Yes. At that moment, he regards his current life as physically and spiritually lost if he chooses not to go to Aman. He doesn't even get the benefit of one of JRRT's favorite death images of the flowers growing on the grave mound. :)

There was no torrent of flowers
garish upon naked stony earth
to mark the life he had been.
There was not enough of him left to nurture even weeds.

"And in your last line, the story that was wrong somehow becomes true? Is that because Maglor is singing or in spite of him or unrelated?"

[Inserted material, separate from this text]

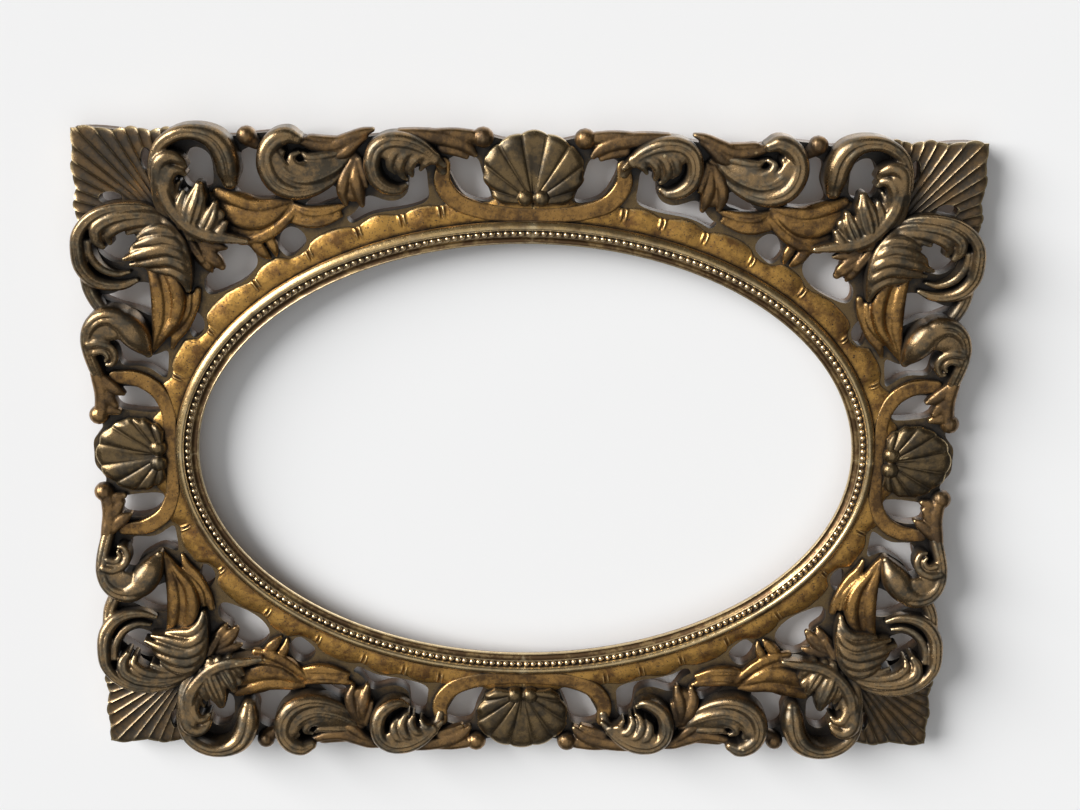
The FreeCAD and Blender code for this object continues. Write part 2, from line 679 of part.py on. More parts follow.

I meant it to be metaphorical. The "pilgrims" go to the place of his death in search of these supposed stones that have fires in their cores. Such things don't exist there (or if they do, Feanor had nothing to do with them). But in the form of songs and tales--which do continue to inspire his followers to rebellion or at least persistence in their cause--his death *does* serve such a role. So regardless of what he chose, he would have lived on in that sense, and given that, what he really did choose (which version of the tale is "right") matters little. It's a way of thinking about himself that he didn't consider when he made his choice to go to Mandos in order to have a chance of continuing to influence the world. (Which, since I take the Second Prophecy as "canon" in my verse, he does do ... about the happiest ending I can squeeze from his story! :D)

 

Thank you for the explanations! They do help me to appreciate the connections between the parts better, although before I was already struck by the strength of the imagery and by the details (such as Nolofinwe's arguments being put in the mouth of Feanaro and Nelyo's braid snapping in the wind and the pilgrims certain of the marvel in their pockets...).